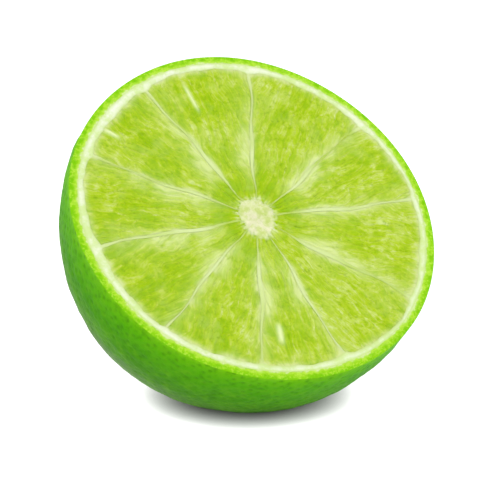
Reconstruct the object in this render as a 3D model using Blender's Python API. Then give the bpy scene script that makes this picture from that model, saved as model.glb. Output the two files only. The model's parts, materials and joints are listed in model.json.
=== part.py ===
"""Half of a lime, cut across its middle, standing on a small flat spot of its peel.

It is one solid in metres, +Z up, with the origin at the middle of the flat spot. The cut face
looks forward, along -Y, and upward. The blossom end with its nipple is behind and below.
"""

import math

import bmesh
import bpy
from mathutils import Matrix, Vector
from mathutils.bvhtree import BVHTree

# Driving dimensions, in metres and degrees.
CUT_RADIUS = 0.026  # middle of the cut face to the outside of the peel
END_DEPTH = 0.028  # cut face to the blossom end, without its nipple
FULLNESS = 2.15  # exponent of the side profile: 2 is an ellipse, more is fuller
NIPPLE_HEIGHT = 0.0028  # the nipple's rise above the blossom end
NIPPLE_RADIUS = 0.0042  # how far from the axis the nipple's rise falls to a third
FACE_TILT = 47.5  # how far above the horizontal the cut face looks
REST_MARGIN = 0.0026  # how far the resting spot reaches behind the centre of mass

# The cross-section isn't a true circle: each row is one wave around it, as the number of
# its lobes, its height as a share of the radius, and the direction of one crest in degrees.
LOBES = ((2, 0.006, 20.0), (3, 0.004, 75.0), (5, 0.002, 10.0))

SIDES = 72  # faces around the peel
STEPS = 28  # rows of faces from the cut face to the blossom end

PEEL_GREEN = (0.105, 0.330, 0.010, 1.0)
PEEL_ROUGHNESS = 0.42


def clear_scene():
    for obj in list(bpy.data.objects):
        bpy.data.objects.remove(obj, do_unlink=True)


def profile_point(step):
    """One point of the side profile: x is the radius and z the depth behind the cut face."""
    turn = math.radians(90) * step / STEPS
    radius = CUT_RADIUS * math.cos(turn) ** (2 / FULLNESS) if step < STEPS else 0.0
    depth = END_DEPTH * math.sin(turn) ** (2 / FULLNESS)
    nipple = NIPPLE_HEIGHT * math.exp(-((radius / NIPPLE_RADIUS) ** 2))
    return Vector((radius, 0.0, -depth - nipple))


def turn_profile(mesh):
    """The peel as a solid of revolution about Z, with its cut face at z = 0, facing up."""
    points = [mesh.verts.new(profile_point(step)) for step in range(STEPS + 1)]
    edges = [mesh.edges.new(pair) for pair in zip(points, points[1:])]
    bmesh.ops.spin(
        mesh,
        geom=points + edges,
        axis=(0, 0, 1),
        cent=(0, 0, 0),
        angle=math.radians(360),
        steps=SIDES,
        use_merge=True,
    )
    bmesh.ops.remove_doubles(mesh, verts=mesh.verts, dist=1e-7)
    rim = [edge for edge in mesh.edges if edge.is_boundary]
    bmesh.ops.contextual_create(mesh, geom=rim)
    bmesh.ops.recalc_face_normals(mesh, faces=mesh.faces)


def swell_lobes(mesh):
    """Makes the round cross-section slightly uneven, as a grown fruit is."""
    for vert in mesh.verts:
        around = math.atan2(vert.co.y, vert.co.x)
        swell = 1.0
        for count, height, crest in LOBES:
            swell += height * math.cos(count * (around - math.radians(crest)))
        vert.co.x *= swell
        vert.co.y *= swell


def stand_up(mesh):
    """Tips the cut face from upward to forward, leaving it FACE_TILT above the horizontal."""
    tip = Matrix.Rotation(math.radians(90 - FACE_TILT), 3, "X")
    bmesh.ops.rotate(mesh, verts=mesh.verts, cent=(0, 0, 0), matrix=tip)


def centre_of_mass(mesh):
    """The centre of the solid's volume, from the tetrahedra between its faces and the origin."""
    copy = mesh.copy()
    bmesh.ops.triangulate(copy, faces=copy.faces)
    volume = 0.0
    moment = Vector((0.0, 0.0, 0.0))
    for face in copy.faces:
        a, b, c = (vert.co for vert in face.verts)
        share = a.dot(b.cross(c)) / 6
        volume += share
        moment += share * (a + b + c) / 4
    copy.free()
    return moment / volume


def rest_level(mesh):
    """The height at which a level cut through the underside is just wide enough to stand on."""
    edge = centre_of_mass(mesh) + Vector((0.0, REST_MARGIN, 0.0))
    below = Vector((edge.x, edge.y, min(vert.co.z for vert in mesh.verts) - CUT_RADIUS))
    hit = BVHTree.FromBMesh(mesh).ray_cast(below, Vector((0.0, 0.0, 1.0)))[0]
    return hit.z


def flatten_rest(mesh):
    """Cuts the resting spot level and brings its middle to the origin."""
    cut = bmesh.ops.bisect_plane(
        mesh,
        geom=mesh.verts[:] + mesh.edges[:] + mesh.faces[:],
        dist=1e-6,
        plane_co=(0, 0, rest_level(mesh)),
        plane_no=(0, 0, -1),
        clear_outer=True,
    )
    rim = [item for item in cut["geom_cut"] if isinstance(item, bmesh.types.BMEdge)]
    spot = bmesh.ops.contextual_create(mesh, geom=rim)["faces"][0]
    bmesh.ops.recalc_face_normals(mesh, faces=mesh.faces)
    bmesh.ops.translate(mesh, verts=mesh.verts, vec=-spot.calc_center_median_weighted())


def peel_material():
    material = bpy.data.materials.new("lime_peel")
    material.use_nodes = True
    shader = material.node_tree.nodes["Principled BSDF"]
    shader.inputs["Base Color"].default_value = PEEL_GREEN
    shader.inputs["Roughness"].default_value = PEEL_ROUGHNESS
    shader.inputs["Metallic"].default_value = 0.0
    return material


def make_half_lime():
    mesh = bmesh.new()
    turn_profile(mesh)
    swell_lobes(mesh)
    stand_up(mesh)
    flatten_rest(mesh)
    data = bpy.data.meshes.new("half_lime")
    mesh.to_mesh(data)
    mesh.free()
    data.shade_smooth()
    data.set_sharp_from_angle(angle=math.radians(40))
    data.materials.append(peel_material())
    half = bpy.data.objects.new("half_lime", data)
    bpy.context.scene.collection.objects.link(half)


clear_scene()
make_half_lime()
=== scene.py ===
"""The looks of a half lime: peel, pith with its membranes and core, and ten segments of pulp.

Lengths are in metres. The cut face has axes of its own, with their origin at its middle:
x runs across it, y up it and z straight out of it. A turn is a direction on the face, in
radians from x towards y.
"""

import json
import math

import bpy
import numpy as np
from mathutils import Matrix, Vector
from mathutils.kdtree import KDTree


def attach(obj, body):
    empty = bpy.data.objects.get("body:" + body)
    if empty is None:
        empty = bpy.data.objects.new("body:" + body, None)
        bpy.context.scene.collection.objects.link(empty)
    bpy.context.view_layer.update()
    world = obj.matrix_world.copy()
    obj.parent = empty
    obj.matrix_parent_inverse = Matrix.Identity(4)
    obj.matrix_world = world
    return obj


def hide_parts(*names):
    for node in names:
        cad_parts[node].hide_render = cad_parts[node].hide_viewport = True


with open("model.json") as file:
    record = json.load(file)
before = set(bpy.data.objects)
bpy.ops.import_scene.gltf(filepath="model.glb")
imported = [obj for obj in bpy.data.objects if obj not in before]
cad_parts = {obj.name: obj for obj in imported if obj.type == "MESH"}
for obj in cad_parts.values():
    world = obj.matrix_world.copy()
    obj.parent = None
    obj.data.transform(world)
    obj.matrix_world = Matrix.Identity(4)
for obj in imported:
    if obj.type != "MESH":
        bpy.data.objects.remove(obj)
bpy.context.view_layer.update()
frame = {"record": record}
MM = 0.001


# The view. A long lens looks slightly down on the fruit from the left of the way its cut face
# points, so that the face is a tilted oval with peel showing under it and down its left side.
VIEW_AZIMUTH = math.radians(-27.5)
VIEW_ELEVATION = math.radians(17)
VIEW_DISTANCE = 0.45
VIEW_LENS = 238
VIEW_NEAREST = 0.01
VIEW_AIM = Vector((0.0, -0.0005, 0.0208))

sight = Vector((
    math.sin(VIEW_AZIMUTH) * math.cos(VIEW_ELEVATION),
    -math.cos(VIEW_AZIMUTH) * math.cos(VIEW_ELEVATION),
    math.sin(VIEW_ELEVATION),
))
bpy.ops.object.camera_add(location=VIEW_AIM + sight * VIEW_DISTANCE)
camera = bpy.context.object
camera.name = "camera"
camera.rotation_euler = sight.to_track_quat("Z", "Y").to_euler()
camera.data.lens = VIEW_LENS
camera.data.clip_start = VIEW_NEAREST
bpy.context.scene.camera = camera
bpy.context.scene.view_settings.view_transform = "Standard"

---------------

■ **Prompt**:
Repeat the span of lines that opens with the line holding "data.set_sharp_from_angle(angle=math.radians(40))" and closes with the line holding "obj.matrix_parent_inverse = Matrix.Identity(4)", exactly as it stands.

■ **Written response**:
    data.set_sharp_from_angle(angle=math.radians(40))
    data.materials.append(peel_material())
    half = bpy.data.objects.new("half_lime", data)
    bpy.context.scene.collection.objects.link(half)


clear_scene()
make_half_lime()
=== scene.py ===
"""The looks of a half lime: peel, pith with its membranes and core, and ten segments of pulp.

Lengths are in metres. The cut face has axes of its own, with their origin at its middle:
x runs across it, y up it and z straight out of it. A turn is a direction on the face, in
radians from x towards y.
"""

import json
import math

import bpy
import numpy as np
from mathutils import Matrix, Vector
from mathutils.kdtree import KDTree


def attach(obj, body):
    empty = bpy.data.objects.get("body:" + body)
    if empty is None:
        empty = bpy.data.objects.new("body:" + body, None)
        bpy.context.scene.collection.objects.link(empty)
    bpy.context.view_layer.update()
    world = obj.matrix_world.copy()
    obj.parent = empty
    obj.matrix_parent_inverse = Matrix.Identity(4)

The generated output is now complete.